Sunday, September 20, 2009

Kaelyn Riley's Metacognition, e342Monday

In my lifetime, I have had various experiences with reading and writing. Thinking back on my elementary, middle school, and high school days, I think the topics I truly enjoyed the most were things I could actually relate to. It didn’t necessarily have to be about me, or something I usually enjoyed, but if it intrigued me, and allowed me to write with creativity, or read with a passion, that’s what I remember having an impact on me.

            I believe I organize my thoughts by relating them to my past experiences, or how I would handle the situation, and how I would feel. It can best be described as a schema, which is scaffolding and a building process of knowledge, using prior knowledge and adding on to it.

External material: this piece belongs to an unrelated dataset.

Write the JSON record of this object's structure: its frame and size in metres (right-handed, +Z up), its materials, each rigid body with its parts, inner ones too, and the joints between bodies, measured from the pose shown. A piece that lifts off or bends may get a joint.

It makes new information more memorable and builds or alters what your previous beliefs were.

            Also, I physical organize my concepts by taking notes, especially on new topics, or things that will be important for future reference. I started using this technique in high school, even when most people weren’t taking notes, because then I wouldn’t just remember the interesting or applicable information, I had all of it, no matter it’s status. I also physically keep like-materials together, so when I look at materials that go together, they stick in my mind, and I have more experience with the information to last in long-term memory.

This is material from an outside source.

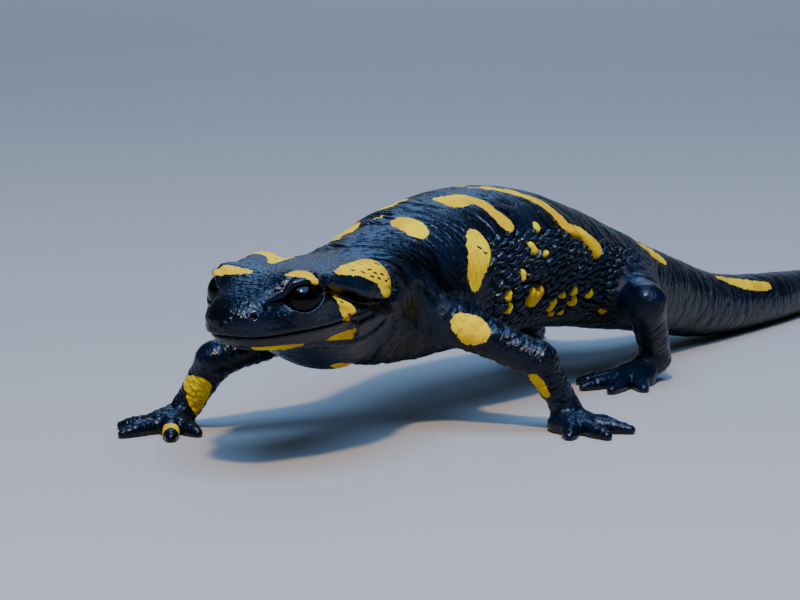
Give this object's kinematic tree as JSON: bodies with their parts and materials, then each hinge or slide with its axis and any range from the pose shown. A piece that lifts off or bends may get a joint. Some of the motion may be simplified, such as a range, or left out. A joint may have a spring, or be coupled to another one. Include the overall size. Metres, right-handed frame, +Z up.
{
  "type": "fire salamander",
  "caption": "Life-size still model of a walking fire salamander, head turned a little, tail laid down, standing on its soles and tail.",
  "frame": {"origin": "middle of the bounding box's base, on the floor", "axes": "+Z up, -Y the way the animal looks, +X its left side"},
  "size_m": [0.0564, 0.1716, 0.0281],
  "materials": {
    "moist_skin": "wet glossy blue-black skin with warm yellow markings",
    "eyeball": "polished near-black eye"
  },
  "bodies": {
    "root": {"head": "moist_skin", "lower_jaw": "moist_skin", "neck": "moist_skin", "trunk_front": "moist_skin", "trunk_middle": "moist_skin", "trunk_rear": "moist_skin", "hips": "moist_skin", "tail_root": "moist_skin", "tail_middle": "moist_skin", "tail_rear": "moist_skin", "tail_tip": "moist_skin", "front_left_upper": "moist_skin", "front_left_lower": "moist_skin", "front_left_foot": "moist_skin", "front_left_toe_1": "moist_skin", "front_left_toe_2": "moist_skin", "front_left_toe_3": "moist_skin", "front_left_toe_4": "moist_skin", "front_right_upper": "moist_skin", "front_right_lower": "moist_skin", "front_right_foot": "moist_skin", "front_right_toe_1": "moist_skin", "front_right_toe_2": "moist_skin", "front_right_toe_3": "moist_skin", "front_right_toe_4": "moist_skin", "hind_left_upper": "moist_skin", "hind_left_lower": "moist_skin", "hind_left_foot": "moist_skin", "hind_left_toe_1": "moist_skin", "hind_left_toe_2": "moist_skin", "hind_left_toe_3": "moist_skin", "hind_left_toe_4": "moist_skin", "hind_left_toe_5": "moist_skin", "hind_right_upper": "moist_skin", "hind_right_lower": "moist_skin", "hind_right_foot": "moist_skin", "hind_right_toe_1": "moist_skin", "hind_right_toe_2": "moist_skin", "hind_right_toe_3": "moist_skin", "hind_right_toe_4": "moist_skin", "hind_right_toe_5": "moist_skin", "eye_left": "eyeball", "eye_right": "eyeball"}
  },
  "joints": []
}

            I now have so many readings for college that they can start to blend together, especially for cluster classes, so I will often pause during reading something, look at the title and then ask myself a question about what the main topic was about, how did I feel, did I agree or not, how does this apply to me, if there was a quiz on this information what would the questions be, etc.

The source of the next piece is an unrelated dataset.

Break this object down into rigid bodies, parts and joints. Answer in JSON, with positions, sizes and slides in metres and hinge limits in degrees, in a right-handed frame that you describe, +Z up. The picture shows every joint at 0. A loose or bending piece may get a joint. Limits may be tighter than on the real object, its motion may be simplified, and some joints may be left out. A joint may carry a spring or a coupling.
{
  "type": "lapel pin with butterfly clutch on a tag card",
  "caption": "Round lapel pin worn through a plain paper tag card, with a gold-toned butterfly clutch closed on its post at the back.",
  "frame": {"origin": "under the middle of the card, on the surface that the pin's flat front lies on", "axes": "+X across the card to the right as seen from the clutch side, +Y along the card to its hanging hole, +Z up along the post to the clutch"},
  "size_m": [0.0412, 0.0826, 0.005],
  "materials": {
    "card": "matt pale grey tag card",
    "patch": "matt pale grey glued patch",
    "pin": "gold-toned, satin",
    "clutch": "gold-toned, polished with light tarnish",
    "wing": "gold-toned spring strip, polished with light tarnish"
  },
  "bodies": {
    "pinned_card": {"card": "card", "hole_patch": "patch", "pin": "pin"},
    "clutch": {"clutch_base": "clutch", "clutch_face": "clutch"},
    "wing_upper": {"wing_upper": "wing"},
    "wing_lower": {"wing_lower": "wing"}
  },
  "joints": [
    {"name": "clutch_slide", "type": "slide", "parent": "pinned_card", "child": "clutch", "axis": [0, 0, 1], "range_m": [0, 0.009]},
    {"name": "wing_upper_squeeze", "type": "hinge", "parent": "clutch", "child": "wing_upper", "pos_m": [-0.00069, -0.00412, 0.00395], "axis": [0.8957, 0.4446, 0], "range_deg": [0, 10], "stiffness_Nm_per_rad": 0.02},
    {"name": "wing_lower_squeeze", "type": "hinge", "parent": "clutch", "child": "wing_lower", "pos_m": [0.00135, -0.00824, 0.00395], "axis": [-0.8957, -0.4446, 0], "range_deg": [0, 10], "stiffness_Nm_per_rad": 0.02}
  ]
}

            To me this shows me one a few important things for my future classroom. First of all, look at the interests of your students and see what keeps them actively reading and writing. Let them express themselves, and be open to try new things. Also, if a topic is not necessarily related to their lives, apply it to theirs, to keep topics fresh, while still covering required material. Finally, I find students need to know how to organize both their thoughts, and their writing styles early and often. Too often people get to high school or even college and feel uncomfortable with writing and reading, when really it should be a fun activity for everyone.